- WRITTEN PROBLEM -
Retype everything from the line that contains "buildPulleyAxle();" down to the line that contains "bpy.context.scene.collection.objects.link(empty)", inclusive, without altering or adding anything.

- MATERIAL -

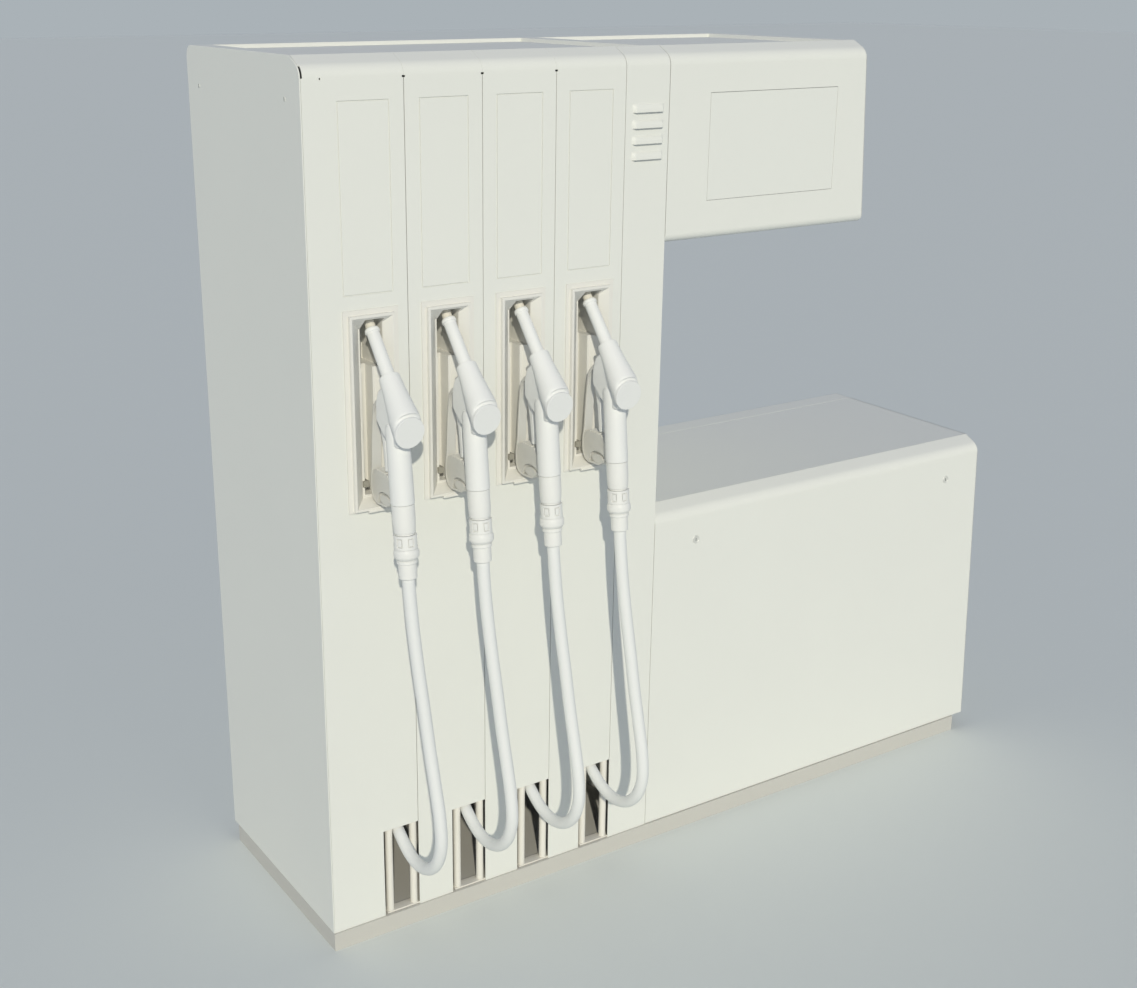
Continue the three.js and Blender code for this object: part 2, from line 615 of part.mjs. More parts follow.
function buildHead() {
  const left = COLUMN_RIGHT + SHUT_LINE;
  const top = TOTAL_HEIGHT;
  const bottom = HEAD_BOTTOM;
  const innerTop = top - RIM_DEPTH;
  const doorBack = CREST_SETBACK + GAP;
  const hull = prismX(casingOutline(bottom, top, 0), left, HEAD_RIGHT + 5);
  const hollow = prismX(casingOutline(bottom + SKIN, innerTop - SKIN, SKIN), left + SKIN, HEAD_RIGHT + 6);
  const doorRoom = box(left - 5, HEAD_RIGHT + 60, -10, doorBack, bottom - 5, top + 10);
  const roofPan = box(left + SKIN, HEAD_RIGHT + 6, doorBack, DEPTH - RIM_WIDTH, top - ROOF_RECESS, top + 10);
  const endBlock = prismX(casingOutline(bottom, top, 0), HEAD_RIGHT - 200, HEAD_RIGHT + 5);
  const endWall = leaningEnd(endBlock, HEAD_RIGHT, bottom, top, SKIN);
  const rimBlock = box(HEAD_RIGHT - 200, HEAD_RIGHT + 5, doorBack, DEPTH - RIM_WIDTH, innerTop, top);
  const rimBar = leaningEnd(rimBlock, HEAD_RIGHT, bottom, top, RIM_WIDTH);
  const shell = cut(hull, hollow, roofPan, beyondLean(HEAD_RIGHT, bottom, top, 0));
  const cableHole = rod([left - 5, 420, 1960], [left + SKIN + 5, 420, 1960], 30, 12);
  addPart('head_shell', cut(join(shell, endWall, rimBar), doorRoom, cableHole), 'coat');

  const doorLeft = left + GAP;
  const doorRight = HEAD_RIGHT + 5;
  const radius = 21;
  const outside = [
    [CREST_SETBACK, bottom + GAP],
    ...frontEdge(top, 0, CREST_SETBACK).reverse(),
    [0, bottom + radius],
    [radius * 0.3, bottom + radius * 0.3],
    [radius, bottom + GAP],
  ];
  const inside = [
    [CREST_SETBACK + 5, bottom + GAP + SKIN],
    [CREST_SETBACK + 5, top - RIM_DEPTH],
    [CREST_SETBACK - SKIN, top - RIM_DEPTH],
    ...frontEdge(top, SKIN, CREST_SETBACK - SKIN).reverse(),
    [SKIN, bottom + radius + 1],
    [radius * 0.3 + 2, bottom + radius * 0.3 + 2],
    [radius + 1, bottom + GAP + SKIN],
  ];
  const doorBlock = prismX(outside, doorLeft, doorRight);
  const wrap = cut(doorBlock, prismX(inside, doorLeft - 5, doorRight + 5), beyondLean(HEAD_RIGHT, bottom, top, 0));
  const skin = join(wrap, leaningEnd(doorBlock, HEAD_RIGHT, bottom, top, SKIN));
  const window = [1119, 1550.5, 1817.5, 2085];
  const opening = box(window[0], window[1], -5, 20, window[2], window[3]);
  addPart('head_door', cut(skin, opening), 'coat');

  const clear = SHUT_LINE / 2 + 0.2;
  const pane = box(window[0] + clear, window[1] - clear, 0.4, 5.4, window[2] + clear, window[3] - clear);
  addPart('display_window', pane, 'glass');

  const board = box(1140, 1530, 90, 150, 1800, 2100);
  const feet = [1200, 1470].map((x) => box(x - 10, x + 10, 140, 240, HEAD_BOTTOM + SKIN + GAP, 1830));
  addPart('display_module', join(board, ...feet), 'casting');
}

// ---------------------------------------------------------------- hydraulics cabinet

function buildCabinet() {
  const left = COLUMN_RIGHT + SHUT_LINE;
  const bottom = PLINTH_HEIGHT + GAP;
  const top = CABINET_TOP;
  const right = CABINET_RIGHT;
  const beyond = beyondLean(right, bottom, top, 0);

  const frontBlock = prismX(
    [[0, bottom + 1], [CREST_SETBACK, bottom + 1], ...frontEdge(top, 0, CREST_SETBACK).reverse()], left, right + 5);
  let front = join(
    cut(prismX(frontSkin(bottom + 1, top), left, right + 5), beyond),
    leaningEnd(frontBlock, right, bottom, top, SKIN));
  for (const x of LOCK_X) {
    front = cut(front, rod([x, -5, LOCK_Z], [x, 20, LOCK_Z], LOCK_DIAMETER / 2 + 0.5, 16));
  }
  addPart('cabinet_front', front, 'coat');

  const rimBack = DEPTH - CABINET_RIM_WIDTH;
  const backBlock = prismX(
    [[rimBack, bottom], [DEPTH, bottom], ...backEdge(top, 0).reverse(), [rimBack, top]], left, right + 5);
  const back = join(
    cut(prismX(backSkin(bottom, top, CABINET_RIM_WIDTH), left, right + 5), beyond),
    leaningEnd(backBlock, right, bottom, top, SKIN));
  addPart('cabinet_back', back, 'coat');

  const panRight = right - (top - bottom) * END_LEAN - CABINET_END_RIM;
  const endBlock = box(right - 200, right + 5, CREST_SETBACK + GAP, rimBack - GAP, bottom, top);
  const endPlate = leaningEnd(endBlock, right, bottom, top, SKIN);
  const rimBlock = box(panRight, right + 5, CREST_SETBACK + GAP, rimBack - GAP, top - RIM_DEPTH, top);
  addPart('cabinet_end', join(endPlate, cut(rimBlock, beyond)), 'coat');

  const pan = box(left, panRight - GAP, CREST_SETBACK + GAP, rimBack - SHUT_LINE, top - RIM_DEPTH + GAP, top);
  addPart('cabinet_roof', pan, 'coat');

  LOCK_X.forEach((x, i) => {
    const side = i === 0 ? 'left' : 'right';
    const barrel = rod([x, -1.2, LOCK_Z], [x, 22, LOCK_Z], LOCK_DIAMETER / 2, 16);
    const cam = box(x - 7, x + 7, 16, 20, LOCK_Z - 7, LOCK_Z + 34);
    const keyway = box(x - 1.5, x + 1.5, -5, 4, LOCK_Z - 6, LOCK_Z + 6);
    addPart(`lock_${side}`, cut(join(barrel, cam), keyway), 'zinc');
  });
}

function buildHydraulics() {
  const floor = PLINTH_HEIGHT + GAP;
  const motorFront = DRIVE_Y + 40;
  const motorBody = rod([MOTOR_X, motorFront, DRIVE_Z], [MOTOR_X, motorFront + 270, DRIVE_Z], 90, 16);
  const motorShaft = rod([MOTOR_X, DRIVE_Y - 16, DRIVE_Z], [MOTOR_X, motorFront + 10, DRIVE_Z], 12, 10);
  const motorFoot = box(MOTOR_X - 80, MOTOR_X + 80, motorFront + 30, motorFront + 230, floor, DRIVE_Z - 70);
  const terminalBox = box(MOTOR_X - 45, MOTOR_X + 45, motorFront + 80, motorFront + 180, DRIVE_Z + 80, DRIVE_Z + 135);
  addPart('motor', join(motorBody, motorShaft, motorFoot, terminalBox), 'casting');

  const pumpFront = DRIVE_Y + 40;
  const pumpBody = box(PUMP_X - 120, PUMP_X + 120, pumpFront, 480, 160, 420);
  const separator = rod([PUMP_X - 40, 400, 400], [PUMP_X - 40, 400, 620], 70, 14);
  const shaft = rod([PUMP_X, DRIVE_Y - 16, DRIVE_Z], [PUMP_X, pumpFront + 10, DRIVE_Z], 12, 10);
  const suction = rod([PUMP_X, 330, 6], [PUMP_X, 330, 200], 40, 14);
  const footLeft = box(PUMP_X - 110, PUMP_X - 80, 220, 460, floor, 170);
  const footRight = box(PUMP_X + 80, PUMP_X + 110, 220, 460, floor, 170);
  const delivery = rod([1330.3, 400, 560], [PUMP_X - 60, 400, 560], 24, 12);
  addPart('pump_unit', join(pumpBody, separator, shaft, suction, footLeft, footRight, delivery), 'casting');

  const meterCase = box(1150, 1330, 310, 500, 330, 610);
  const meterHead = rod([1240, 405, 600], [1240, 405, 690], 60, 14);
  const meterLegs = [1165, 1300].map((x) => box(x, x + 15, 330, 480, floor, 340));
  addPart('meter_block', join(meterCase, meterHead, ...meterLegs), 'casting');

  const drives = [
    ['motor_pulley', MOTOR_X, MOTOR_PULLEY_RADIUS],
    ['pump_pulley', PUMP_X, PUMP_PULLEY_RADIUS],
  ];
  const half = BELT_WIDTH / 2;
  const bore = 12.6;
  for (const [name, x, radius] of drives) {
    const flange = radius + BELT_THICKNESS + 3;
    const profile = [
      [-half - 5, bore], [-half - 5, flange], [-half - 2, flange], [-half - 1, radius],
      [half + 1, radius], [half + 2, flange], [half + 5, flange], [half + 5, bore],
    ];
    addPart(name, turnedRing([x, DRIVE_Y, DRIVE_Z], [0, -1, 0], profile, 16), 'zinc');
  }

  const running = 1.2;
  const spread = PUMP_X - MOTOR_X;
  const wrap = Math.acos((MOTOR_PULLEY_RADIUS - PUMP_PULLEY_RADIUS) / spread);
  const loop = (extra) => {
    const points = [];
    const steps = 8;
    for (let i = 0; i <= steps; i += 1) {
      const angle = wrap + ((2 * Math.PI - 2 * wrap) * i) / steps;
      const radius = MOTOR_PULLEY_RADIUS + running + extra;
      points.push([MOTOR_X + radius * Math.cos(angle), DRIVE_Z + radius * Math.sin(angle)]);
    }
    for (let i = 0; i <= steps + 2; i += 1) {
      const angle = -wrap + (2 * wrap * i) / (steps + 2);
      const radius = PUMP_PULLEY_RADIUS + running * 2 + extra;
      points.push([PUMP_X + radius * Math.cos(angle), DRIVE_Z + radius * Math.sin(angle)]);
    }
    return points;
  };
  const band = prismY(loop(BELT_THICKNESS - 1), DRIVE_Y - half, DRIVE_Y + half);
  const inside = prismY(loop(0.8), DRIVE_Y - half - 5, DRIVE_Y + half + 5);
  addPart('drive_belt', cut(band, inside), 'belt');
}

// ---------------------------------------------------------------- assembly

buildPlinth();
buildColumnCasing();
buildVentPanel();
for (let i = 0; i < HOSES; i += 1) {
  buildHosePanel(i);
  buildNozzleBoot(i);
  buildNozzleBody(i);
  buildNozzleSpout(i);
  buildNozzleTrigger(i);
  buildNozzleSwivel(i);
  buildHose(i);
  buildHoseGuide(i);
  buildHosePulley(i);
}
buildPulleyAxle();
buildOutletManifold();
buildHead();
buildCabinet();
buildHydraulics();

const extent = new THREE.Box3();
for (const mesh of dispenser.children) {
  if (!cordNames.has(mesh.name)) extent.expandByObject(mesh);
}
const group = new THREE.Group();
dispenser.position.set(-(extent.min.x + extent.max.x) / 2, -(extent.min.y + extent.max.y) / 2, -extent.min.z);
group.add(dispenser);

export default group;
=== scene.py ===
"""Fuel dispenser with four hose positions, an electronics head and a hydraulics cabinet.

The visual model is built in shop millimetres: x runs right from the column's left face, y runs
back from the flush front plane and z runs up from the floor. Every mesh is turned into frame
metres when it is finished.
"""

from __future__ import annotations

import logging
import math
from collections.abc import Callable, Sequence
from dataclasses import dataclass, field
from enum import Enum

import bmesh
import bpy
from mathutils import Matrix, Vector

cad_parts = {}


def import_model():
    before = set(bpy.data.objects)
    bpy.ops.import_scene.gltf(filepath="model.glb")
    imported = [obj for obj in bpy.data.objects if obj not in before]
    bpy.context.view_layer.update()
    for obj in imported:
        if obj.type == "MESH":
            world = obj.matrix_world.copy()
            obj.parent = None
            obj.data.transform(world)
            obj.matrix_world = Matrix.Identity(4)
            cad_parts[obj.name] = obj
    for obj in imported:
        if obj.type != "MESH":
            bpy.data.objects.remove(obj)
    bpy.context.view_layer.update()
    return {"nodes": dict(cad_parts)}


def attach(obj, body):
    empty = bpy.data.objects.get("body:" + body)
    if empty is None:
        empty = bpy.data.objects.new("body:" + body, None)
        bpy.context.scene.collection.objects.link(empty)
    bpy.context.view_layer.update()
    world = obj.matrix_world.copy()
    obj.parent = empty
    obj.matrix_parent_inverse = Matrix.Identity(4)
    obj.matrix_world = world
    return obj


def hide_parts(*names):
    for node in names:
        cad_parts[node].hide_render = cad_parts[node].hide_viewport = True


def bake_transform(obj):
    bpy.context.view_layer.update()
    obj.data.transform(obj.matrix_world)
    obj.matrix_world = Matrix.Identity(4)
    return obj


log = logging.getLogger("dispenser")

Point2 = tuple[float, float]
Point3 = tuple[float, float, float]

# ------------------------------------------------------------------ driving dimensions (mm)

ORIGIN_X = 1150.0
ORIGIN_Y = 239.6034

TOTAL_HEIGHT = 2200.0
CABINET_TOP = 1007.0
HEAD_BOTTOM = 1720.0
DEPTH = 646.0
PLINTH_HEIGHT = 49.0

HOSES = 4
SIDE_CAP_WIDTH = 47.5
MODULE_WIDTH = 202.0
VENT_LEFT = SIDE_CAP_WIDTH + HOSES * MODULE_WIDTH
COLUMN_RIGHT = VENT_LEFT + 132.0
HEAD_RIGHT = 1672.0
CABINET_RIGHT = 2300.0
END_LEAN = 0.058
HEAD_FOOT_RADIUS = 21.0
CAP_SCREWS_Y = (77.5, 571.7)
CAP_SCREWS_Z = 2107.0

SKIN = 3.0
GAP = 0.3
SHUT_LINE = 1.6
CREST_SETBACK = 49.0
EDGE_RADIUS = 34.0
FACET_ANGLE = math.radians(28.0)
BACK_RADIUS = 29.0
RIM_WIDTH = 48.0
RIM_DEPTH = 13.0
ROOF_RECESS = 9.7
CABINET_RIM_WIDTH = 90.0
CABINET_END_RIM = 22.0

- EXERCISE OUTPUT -
buildPulleyAxle();
buildOutletManifold();
buildHead();
buildCabinet();
buildHydraulics();

const extent = new THREE.Box3();
for (const mesh of dispenser.children) {
  if (!cordNames.has(mesh.name)) extent.expandByObject(mesh);
}
const group = new THREE.Group();
dispenser.position.set(-(extent.min.x + extent.max.x) / 2, -(extent.min.y + extent.max.y) / 2, -extent.min.z);
group.add(dispenser);

export default group;
=== scene.py ===
"""Fuel dispenser with four hose positions, an electronics head and a hydraulics cabinet.

The visual model is built in shop millimetres: x runs right from the column's left face, y runs
back from the flush front plane and z runs up from the floor. Every mesh is turned into frame
metres when it is finished.
"""

from __future__ import annotations

import logging
import math
from collections.abc import Callable, Sequence
from dataclasses import dataclass, field
from enum import Enum

import bmesh
import bpy
from mathutils import Matrix, Vector

cad_parts = {}


def import_model():
    before = set(bpy.data.objects)
    bpy.ops.import_scene.gltf(filepath="model.glb")
    imported = [obj for obj in bpy.data.objects if obj not in before]
    bpy.context.view_layer.update()
    for obj in imported:
        if obj.type == "MESH":
            world = obj.matrix_world.copy()
            obj.parent = None
            obj.data.transform(world)
            obj.matrix_world = Matrix.Identity(4)
            cad_parts[obj.name] = obj
    for obj in imported:
        if obj.type != "MESH":
            bpy.data.objects.remove(obj)
    bpy.context.view_layer.update()
    return {"nodes": dict(cad_parts)}


def attach(obj, body):
    empty = bpy.data.objects.get("body:" + body)
    if empty is None:
        empty = bpy.data.objects.new("body:" + body, None)
        bpy.context.scene.collection.objects.link(empty)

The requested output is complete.